## Goal
Write out the listing exactly as it is given.
------------
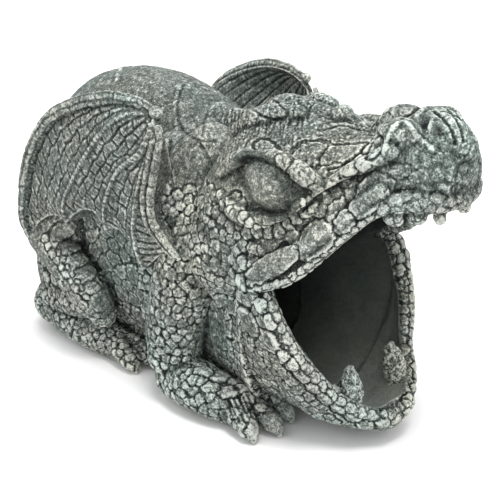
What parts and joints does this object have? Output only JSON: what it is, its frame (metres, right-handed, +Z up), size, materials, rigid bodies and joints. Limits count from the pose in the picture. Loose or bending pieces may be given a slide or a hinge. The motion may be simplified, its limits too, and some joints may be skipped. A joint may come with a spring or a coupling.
{
  "type": "dragon downspout gargoyle",
  "caption": "Crouching stone dragon with folded wings that sits at the foot of a downspout and lets the rainwater run out of its wide open mouth.",
  "frame": {"origin": "on the ground under the middle of the figure's bounding box", "axes": "+Z up, -Y towards the nose, +X towards the dragon's left side"},
  "size_m": [0.2255, 0.4492, 0.2783],
  "materials": {
    "weathered_stone": "cast faux stone, dark grey green in the hollows and dry-brushed pale grey on the raised scales, matt"
  },
  "bodies": {
    "root": {"dragon_gargoyle": "weathered_stone"}
  },
  "joints": []
}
------------
## Problem solution
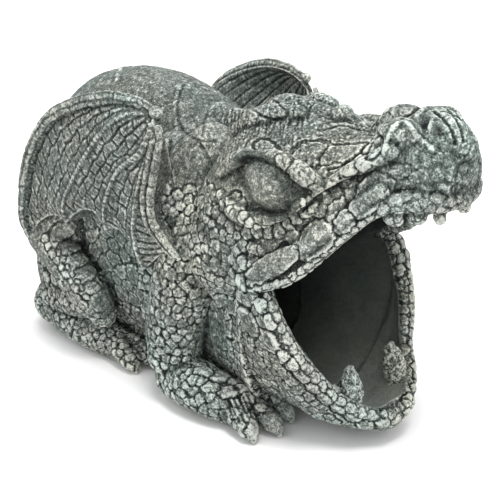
What parts and joints does this object have? Output only JSON: what it is, its frame (metres, right-handed, +Z up), size, materials, rigid bodies and joints. Limits count from the pose in the picture. Loose or bending pieces may be given a slide or a hinge. The motion may be simplified, its limits too, and some joints may be skipped. A joint may come with a spring or a coupling.
{
  "type": "dragon downspout gargoyle",
  "caption": "Crouching stone dragon with folded wings that sits at the foot of a downspout and lets the rainwater run out of its wide open mouth.",
  "frame": {"origin": "on the ground under the middle of the figure's bounding box", "axes": "+Z up, -Y towards the nose, +X towards the dragon's left side"},
  "size_m": [0.2255, 0.4492, 0.2783],
  "materials": {
    "weathered_stone": "cast faux stone, dark grey green in the hollows and dry-brushed pale grey on the raised scales, matt"
  },
  "bodies": {
    "root": {"dragon_gargoyle": "weathered_stone"}
  },
  "joints": []
}